L’interprétation stricte des « sujets sensibles » exige ainsi que ces rapports de domination soit reconnus par les institutions elles-mêmes et que ceux qui en ont la charge soient attentifs à ceux qui sont laissés malheureusement en marge. Comme le mentionnait une anthropologue qui a travaillé sur la question autochtone, le cauchemar, c’est quand tu n’existes même pas encore aux yeux de l’autre. Cela représente donc tout un défi de société, et c’est là que les positions se polarisent.

Ceux empreints d’un conservatisme en matière d’éducation craignent ainsi que les campus soient maintenant la proie d’une nouvelle idéologie qui sape la qualité des savoirs, envahis par le « woke », cet éveillé « qui voit de la discrimination partout », pour reprendre le commentaire politique de François Legault (Conférence de presse, Assemble nationale, 16 septembre 2021). À l’opposé, nous retrouvons certains militants attentifs à tout ce qui incarne un rapport de domination, qu’ils peuvent dénoncer en un clic sur les plateformes numériques, avec les conséquences qui s’ensuivent pour les individus ciblés, à tort ou à raison. C’est un jeu dangereux.

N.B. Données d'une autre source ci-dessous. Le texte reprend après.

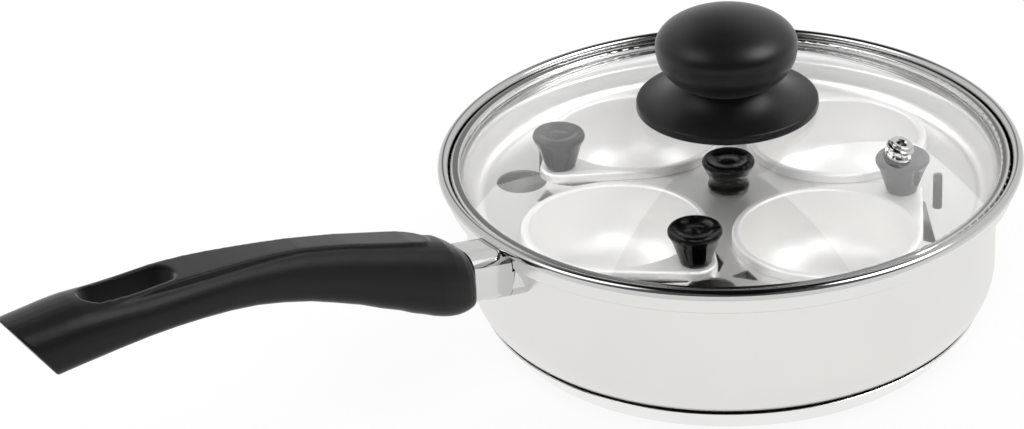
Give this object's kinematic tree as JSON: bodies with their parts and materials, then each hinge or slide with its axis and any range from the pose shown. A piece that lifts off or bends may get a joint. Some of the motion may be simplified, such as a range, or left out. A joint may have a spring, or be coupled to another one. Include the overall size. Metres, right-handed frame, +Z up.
{
  "type": "egg poacher pan",
  "caption": "Steel egg poacher pan with a black handle, a lift-out tray, egg cups with black knobs and a domed glass lid with a mushroom knob.",
  "frame": {"origin": "centre of the base's underside", "axes": "+Z up, the handle points along -X"},
  "size_m": [0.3882, 0.21, 0.1188],
  "materials": {
    "pan_steel": "satin outside, mirror rim",
    "base_steel": "polished",
    "core_aluminium": "dull",
    "bright_steel": "mirror",
    "tray_steel": "fine satin",
    "cup_steel": "mirror",
    "handle_black": "matte",
    "knob_black": "gloss",
    "lid_knob_black": "satin",
    "screw_steel": "plain",
    "insert_brass": "turned",
    "lid_glass": "clear",
    "seal_silicone": "matte"
  },
  "bodies": {
    "pan": {"pan_body": "pan_steel", "base_core": "core_aluminium", "base_cap": "base_steel", "handle_bracket": "bright_steel", "handle_ferrule": "bright_steel", "handle_grip": "handle_black", "handle_screw": "screw_steel"},
    "tray": {"tray_plate": "tray_steel", "tray_knob": "knob_black", "tray_knob_insert": "insert_brass", "tray_knob_washer": "screw_steel", "tray_knob_screw": "screw_steel"},
    "lid": {"lid_glass": "lid_glass", "lid_band": "bright_steel", "vent_eyelet": "bright_steel", "lid_knob": "lid_knob_black", "lid_knob_insert": "insert_brass", "lid_seal": "seal_silicone", "lid_washer": "screw_steel", "lid_screw": "screw_steel"},
    "egg_cup_1": {"cup_1": "cup_steel", "cup_knob_1": "knob_black", "cup_insert_1": "insert_brass", "cup_screw_1": "screw_steel"},
    "egg_cup_2": {"cup_2": "cup_steel", "cup_knob_2": "knob_black", "cup_insert_2": "insert_brass", "cup_screw_2": "screw_steel"},
    "egg_cup_3": {"cup_3": "cup_steel", "cup_knob_3": "knob_black", "cup_insert_3": "insert_brass", "cup_screw_3": "screw_steel"},
    "egg_cup_4": {"cup_4": "cup_steel", "cup_knob_4": "knob_black", "cup_insert_4": "insert_brass", "cup_screw_4": "screw_steel"}
  },
  "joints": [
    {"name": "tray_lift", "type": "slide", "parent": "pan", "child": "tray", "axis": [0, 0, 1], "range_m": [0, 0.08]},
    {"name": "lid_lift", "type": "slide", "parent": "tray", "child": "lid", "axis": [0, 0, 1], "range_m": [0, 0.12]},
    {"name": "cup_lift_1", "type": "slide", "parent": "tray", "child": "egg_cup_1", "axis": [0, 0, 1], "range_m": [0, 0.048]},
    {"name": "cup_lift_2", "type": "slide", "parent": "tray", "child": "egg_cup_2", "axis": [0, 0, 1], "range_m": [0, 0.048]},
    {"name": "cup_lift_3", "type": "slide", "parent": "tray", "child": "egg_cup_3", "axis": [0, 0, 1], "range_m": [0, 0.048]},
    {"name": "cup_lift_4", "type": "slide", "parent": "tray", "child": "egg_cup_4", "axis": [0, 0, 1], "range_m": [0, 0.048]}
  ],
  "couplings": [
    {"joint": "cup_lift_1", "follows": "lid_lift", "ratio": 0.4},
    {"joint": "cup_lift_2", "follows": "lid_lift", "ratio": 0.4},
    {"joint": "cup_lift_3", "follows": "lid_lift", "ratio": 0.4},
    {"joint": "cup_lift_4", "follows": "lid_lift", "ratio": 0.4}
  ]
}
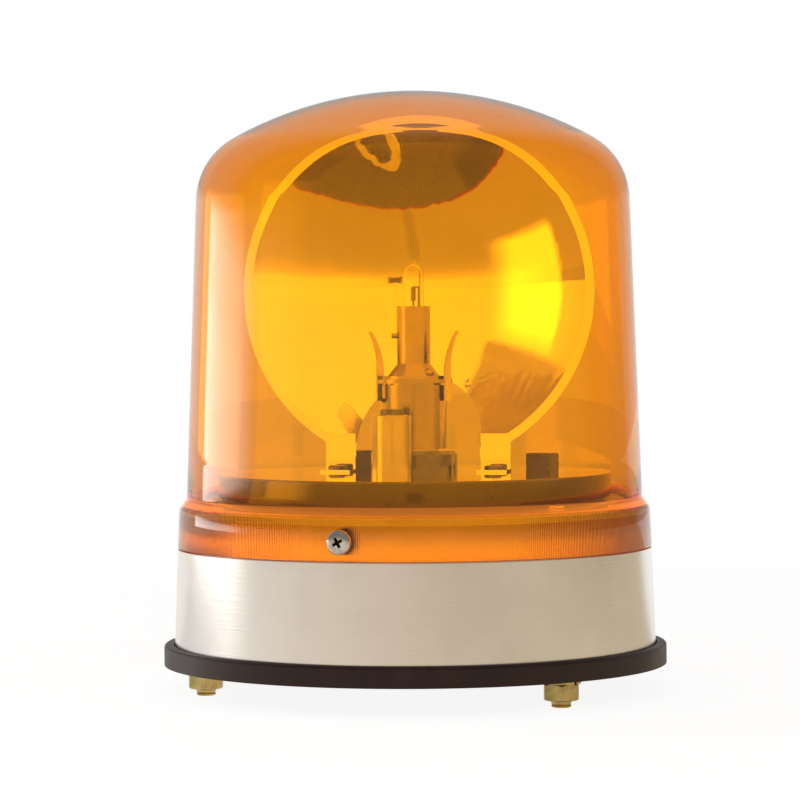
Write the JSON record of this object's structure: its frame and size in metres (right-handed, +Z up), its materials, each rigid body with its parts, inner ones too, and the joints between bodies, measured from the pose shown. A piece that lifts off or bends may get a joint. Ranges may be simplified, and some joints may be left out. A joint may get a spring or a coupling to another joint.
{
  "type": "rotating beacon",
  "caption": "Amber rotating warning beacon with a motor-driven mirror on a turntable round a fixed lamp, stud-mounted base.",
  "frame": {"origin": "centre of the mounting face, the underside of the rubber pad, at the mouth of the cable inlet", "axes": "+Z up along the beacon's axis, -Y towards the front of the picture, +X to its right"},
  "size_m": [0.1544, 0.1544, 0.184],
  "materials": {
    "pad_rubber": "matte moulded rubber",
    "base_steel": "satin, brushed round",
    "zinc_steel": "bright zinc plate",
    "yellow_zinc": "yellow passivated zinc",
    "black_rubber": "matte",
    "amber_lens": "clear amber moulding",
    "bright_screw": "bright plated",
    "turned_steel": "turned",
    "white_plastic": "natural acetal",
    "motor_steel": "plated can",
    "black_plastic": "moulded",
    "terminal_plastic": "moulded",
    "table_plastic": "glossy moulded",
    "bush_bronze": "sintered",
    "mirror_dish": "polished and coated",
    "weight_brass": "turned",
    "lamp_base_ceramic": "unglazed",
    "tower_steel": "drawn and plated",
    "spring_steel": "spring strip",
    "lamp_metal": "plated lamp cap",
    "quartz_glass": "clear quartz",
    "tungsten": "coiled wire",
    "lead_cover": "wire cover"
  },
  "bodies": {
    "base": {"rubber_pad": "pad_rubber", "base_floor": "base_steel", "base_shell": "base_steel", "neck_nuts": "zinc_steel", "mounting_studs": "yellow_zinc", "stud_sleeves": "zinc_steel", "spring_washers": "yellow_zinc", "mounting_nuts": "yellow_zinc", "cable_grommet": "black_rubber", "dome_lens": "amber_lens", "lens_screws": "bright_screw", "lens_gasket": "black_rubber", "chassis_plate": "zinc_steel", "chassis_screws": "bright_screw", "spindle": "turned_steel", "spindle_nut": "zinc_steel", "thrust_washer": "white_plastic", "retaining_clip": "turned_steel", "motor_can": "motor_steel", "motor_end_cap": "black_plastic", "motor_screws": "bright_screw", "terminal_block": "terminal_plastic", "terminal_screws": "bright_screw", "lamp_base": "lamp_base_ceramic", "lamp_tower": "tower_steel", "holder_ring": "tower_steel", "lamp_cap": "lamp_metal", "lamp_capsule": "quartz_glass", "lamp_filament": "tungsten", "lamp_lead": "lead_cover"},
    "rotor": {"turntable": "table_plastic", "hub_bush": "bush_bronze", "reflector": "mirror_dish", "reflector_screws": "bright_screw", "counterweight": "weight_brass", "counterweight_screw": "bright_screw", "balance_blocks": "black_plastic"},
    "pinion": {"motor_shaft": "turned_steel", "drive_pinion": "white_plastic"},
    "left_spring": {"left_spring": "spring_steel"},
    "right_spring": {"right_spring": "spring_steel"}
  },
  "joints": [
    {"name": "turntable_spin", "type": "hinge", "parent": "base", "child": "rotor", "pos_m": [0, 0, 0.0576], "axis": [0, 0, 1], "continuous": true},
    {"name": "pinion_spin", "type": "hinge", "parent": "base", "child": "pinion", "pos_m": [0.023, 0.03984, 0.05], "axis": [0, 0, 1], "continuous": true},
    {"name": "left_spring_flex", "type": "hinge", "parent": "base", "child": "left_spring", "pos_m": [-0.01033, 0.00296, 0.0805], "axis": [-0.2756, -0.9613, 0], "range_deg": [0, 8], "stiffness_Nm_per_rad": 0.05},
    {"name": "right_spring_flex", "type": "hinge", "parent": "base", "child": "right_spring", "pos_m": [0.01033, -0.00296, 0.0805], "axis": [0.2756, 0.9613, 0], "range_deg": [0, 8], "stiffness_Nm_per_rad": 0.05}
  ],
  "couplings": [
    {"joint": "pinion_spin", "follows": "turntable_spin", "ratio": 8.6667}
  ]
}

Prendre conscience que la communauté noire a été opprimée, qu’elle l’est encore, que le mot en « n », même lorsqu’utilisé dans un cadre pédagogique, peut par conséquent être offensant, tout cela invite l’enseignant à réfléchir à la nature des sujets sensibles, à sa liberté académique, indissociable de sa responsabilité. Aux études supérieures, certaines disciplines s’y prêtent davantage : littérature, sciences sociales, histoire, philosophie… Au primaire et au secondaire, dans un monde de plus en plus modelé par la diversité, c’est un passage obligé. On ne peut pas enseigner en faisant comme s’il ne s’agissait que de transmettre des savoirs objectifs désincarnés. En revanche, un milieu d’enseignement ne doit pas servir de champ de bataille, et les enseignants, de chair à canon. On ne tire pas sans raison sur les messagers.